Rui
Sá – Jornal de Notícias, opinião
Há
20 anos o país assistiu ao início de uma das mais prolongadas lutas laborais de
que há memória, principalmente na sua Região Norte. Os trabalhadores do setor
têxtil (como de outros setores industriais) tinham um horário laboral de 44
horas semanais - 8 horas diárias de segunda a sexta-feira mais 4 horas de
trabalho ao sábado. Em julho de 1996 é aprovada uma legislação que consagra o
horário de 40 horas semanais, o que implicava, em termos práticos, que os
trabalhadores deixavam de trabalhar aos sábados. Naturalmente que as entidades
patronais não ficaram satisfeitas com esta consagração da
"calaceirice" dos trabalhadores. Vai daí, introduziram uma vigarice
na aplicação da lei: as pausas de meia hora que os trabalhadores gozavam ao fim
de 5 horas consecutivas de trabalho (pausas gozadas no interior da fábrica,
muitas vezes no próprio posto de trabalho e que correspondiam a um direito que
vinha de antes do 25 de Abril - e que mais não visam do que permitir o
retempero de forças para aumentar a produtividade para a jornada seguinte) não
contavam para efeito de horário de trabalho!
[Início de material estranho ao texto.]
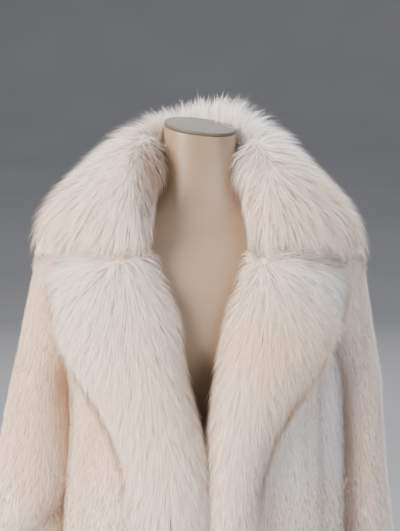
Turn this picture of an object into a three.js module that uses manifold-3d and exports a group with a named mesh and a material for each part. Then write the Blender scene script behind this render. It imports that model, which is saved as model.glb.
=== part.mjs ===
// A long-haired fur coat, worn open at the neck, on a limbless dress form with a round base.
// Units are millimetres. +Z is up, the coat faces -Y, and the origin is under the middle of the base.
// Left and right are the wearer's: the right sleeve is on the -X side.
import * as THREE from "three";
import { mergeVertices } from "three/addons/utils/BufferGeometryUtils.js";
import Module from "manifold-3d";

const wasm = await Module();
wasm.setup();
const { Manifold } = wasm;

// Driving dimensions
const NECK_TOP = 1480; // height of the form's cut neck
const HEM = 380; // height of the coat's hem
const CUFF = 760; // height of the sleeves' lower edges
const BODY_PILE = 12; // short fur on its leather, in the panels and the sleeves
const SEAM = 0.3; // gap between pieces that meet
const SEAT = 0.6; // gap between the coat and the form's shoulders
const SIDE_SEAM_Y = 4; // the plane that parts the back from the fronts
const CAP_THICKNESS = 5;
const CAP_TILT = { sideways: -0.115, forward: 0.1 }; // slopes of the cut neck
const BASE = { radius: 185, height: 9, hub: 34, hubHeight: 24 };
const POLE_RADIUS = 14;
const FORM_BOTTOM = 800;

const BODY_POINTS = 44; // round a ring of the body
const SLEEVE_POINTS = 24;
const FORM_POINTS = 28;
const PALETTE = {
  shortFur: 0xe9ddd0,
  longFur: 0xf0e8df,
  form: 0xd8bfa4,
  cap: 0xb9b2a8,
  steel: 0xc9c9c6,
};

// The form, from its lower edge to the cut neck: half width, half depths in front and behind.
const FORM_ROWS = [
  { z: FORM_BOTTOM, side: 150, front: 104, back: 112 },
  { z: 870, side: 166, front: 112, back: 122 },
  { z: 950, side: 146, front: 102, back: 102 },
  { z: 1020, side: 126, front: 94, back: 86 },
  { z: 1100, side: 132, front: 104, back: 90 },
  { z: 1180, side: 146, front: 122, back: 98 },
  { z: 1250, side: 160, front: 108, back: 98 },
  { z: 1305, side: 170, front: 84, back: 84 },
  { z: 1334, side: 158, front: 68, back: 70 },
  { z: 1354, side: 118, front: 61, back: 63 },
  { z: 1370, side: 84, front: 57, back: 60 },
  { z: 1392, side: 62, front: 54, back: 57 },
  { z: 1425, side: 54, front: 52, back: 54 },
  { z: NECK_TOP - 16, side: 52.5, front: 53, back: 53 },
];

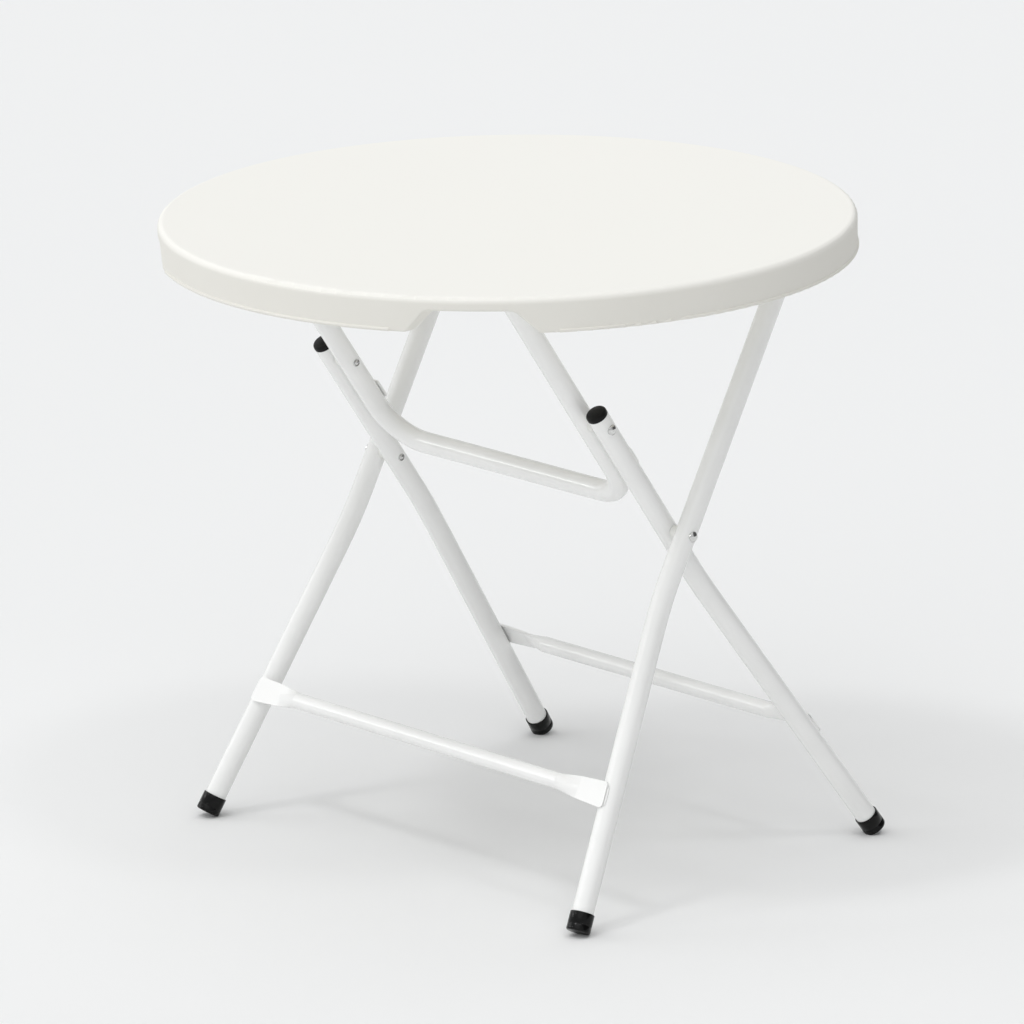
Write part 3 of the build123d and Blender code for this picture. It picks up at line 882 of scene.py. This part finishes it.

O que significava que, apesar da
consagração legal das 40 horas de trabalho semanais, os trabalhadores teriam
que trabalhar 42,5 horas, sendo as duas horas e meia adicionais trabalhadas ao
sábado. Iniciou-se aí uma luta, com greves, marchas, vigílias e concentrações
que contou com a solidariedade ativa de muita gente que não era afetada
diretamente pela situação e que durou 65 semanas!
Período
após o qual se chegou a um acordo com a consagração de que essas pausas de meia
hora correspondiam a horário de trabalho efetivo, pelo que foram aplicadas as
40 horas e o fim do trabalho ao sábado.
Se
recordo esta luta é porque a mesma assume um particular relevo quando estão em
causa as 35 horas/semana na Administração Pública. E a primeira questão é que
falamos da reposição das 35 horas e não de um novo direito. Direito que o
Governo PSD/CDS tinha retirado, fazendo com que os trabalhadores da
Administração Pública (e também da Administração Local) vissem reduzido os seus
vencimentos, para além dos outros cortes, em 14%!
Os
que procuram escamotear esta situação dizem, agora, que a situação do país não
permite estes "luxos" de jornadas de 35 horas... Mas são os mesmos
que defendem que o país se pode dar ao luxo de pagar muitos milhares de milhões
de euros com dinheiros públicos para "salvar" bancos que, depois,
entregámos por tuta e meia a grupos estrangeiros e nacionais (não é, Sr. Miguel
Relvas?).
Outros
dizem que não é "justo" que os funcionários públicos tenham um
horário de 35 horas enquanto os trabalhadores do setor privado têm um horário
de 40 horas. Aqui estou de acordo, mas o meu ponto de vista é inverso: tal como
há 20 anos foi consagrado o direito de os trabalhadores do privado passarem de
44 para 40 horas, talvez esteja na altura de fazer uma nova redução,
equiparando-os aos horários da Administração Pública.
Naturalmente,
tal como aconteceu na altura, as entidades patronais dirão que não aguentam. Eu
direi como o outro: Ai aguentam, aguentam! Porque a competitividade tem que se
basear na produtividade e não na mão de obra barata - objetivo maior do
prolongamento da jornada de trabalho.